Tintern Church of England School for Girls
(Melbourne, 1973)

With plaits and dresses neat, we stand
to see the sheep and shearer meet.
We have our cotton gloves in hand
to fan away November’s heat,
and we pull our stockings to our knees
while Third Form herds its project in.
The black-faced ewe weights down the breeze;
her rank coat makes the shearer grin.
“Stand and deliver!”  He grabs the ewe,
wrapping her legs in one strong hand.
His shears are rough and bite a fold
Of clumsy skin.  As bright as dew
The blood drops bead, then scatter on the sand.
Despite the heat, I shiver, shorn and cold.

Leslie Schultz

The above sonnet was written some years ago, and it is based on a memory of an enrichment event at an Australian girls’ school I attended. (Interestingly, I never heard anything about Wordsworth’s masterpiece, its long title usually abbreviated “Tintern Abbey”, until I was a senior in college.)

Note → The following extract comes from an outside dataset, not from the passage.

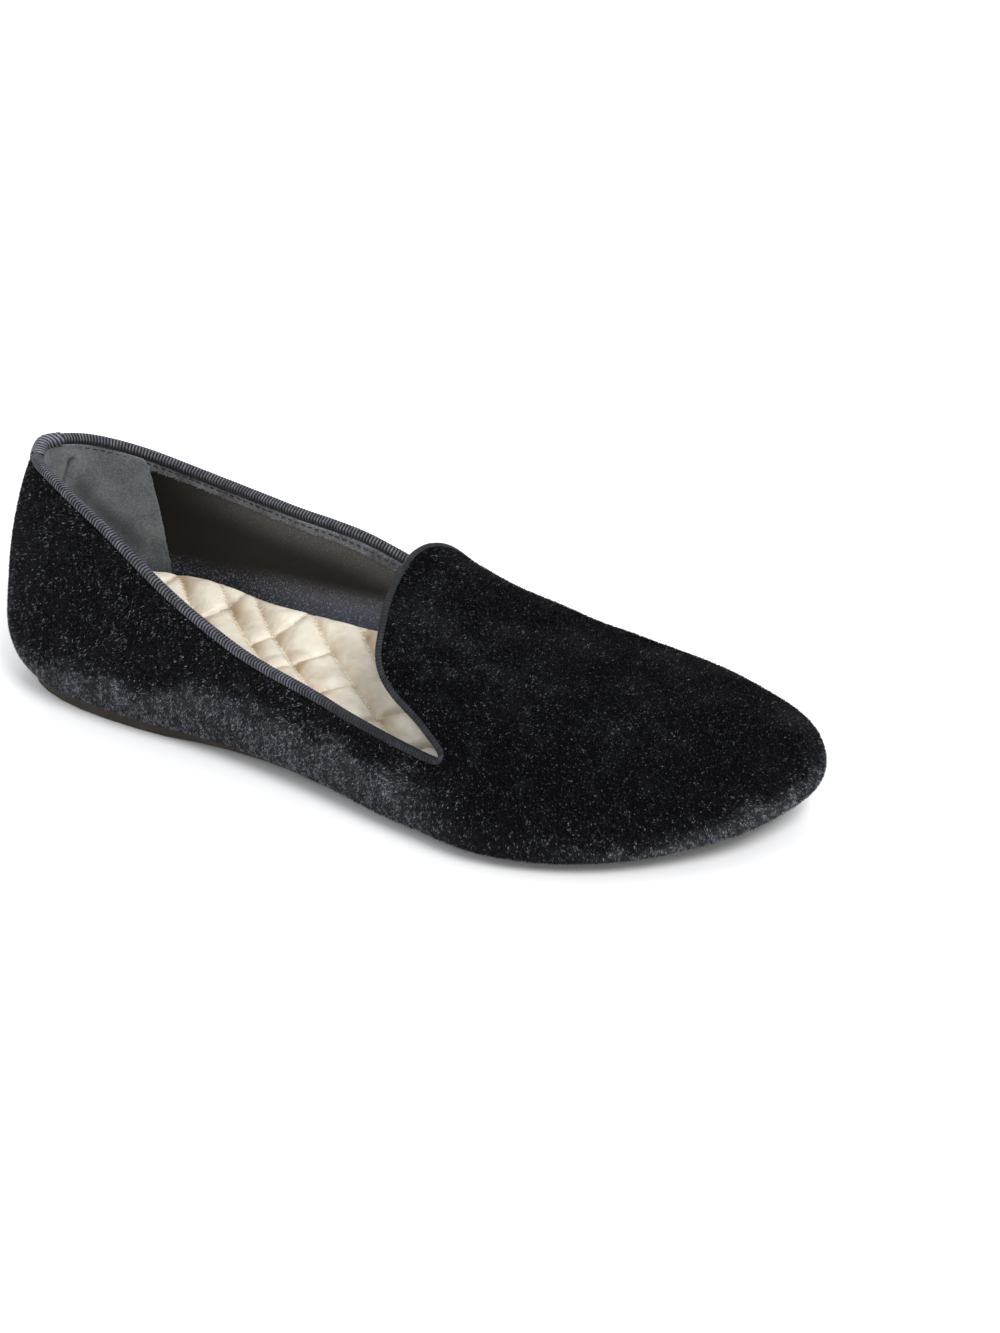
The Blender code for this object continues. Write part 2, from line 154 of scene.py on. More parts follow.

I entered it in the Maria W. Faust Contest in 2013 and was awarded a prize. I have already addressed an envelope for this year’s submission, and am listening intently. I have several sonnets that I might send, but if I catch wind of an engaging iambic pentameter line, who knows, I might find myself with an even better candidate. Stay tuned! Better yet, try your hand at a sonnet and send it in to the contest!

Maria

Portrait of Maria W. Faust

“So long as men can breathe or eyes can see,
“So long this lives and this gives life to thee.”
(William Shakespeare, Sonnet XVIII)

Roses in front of the beautiful Northfield Public Library

Roses in front of the beautiful Northfield Public Library

Scorn Not the Sonnet

 

Scorn not the Sonnet; Critic, you have frowned,
Mindless of its just honours; with this key
Shakespeare unlocked his heart; the melody
Of this small lute gave ease to Petrarch’s wound;
A thousand times this pipe did Tasso sound;
With it Camöens soothed an exile’s grief;
The Sonnet glittered a gay myrtle leaf
Amid the cypress with which Dante crowned
His visionary brow: a glow-worm lamp,
It cheered mild Spenser, called from Faery-land
To struggle through dark ways; and, when a damp
Fell round the path of Milton, in his hand
The Thing became a trumpet; whence he blew
Soul-animating strains—alas, too few!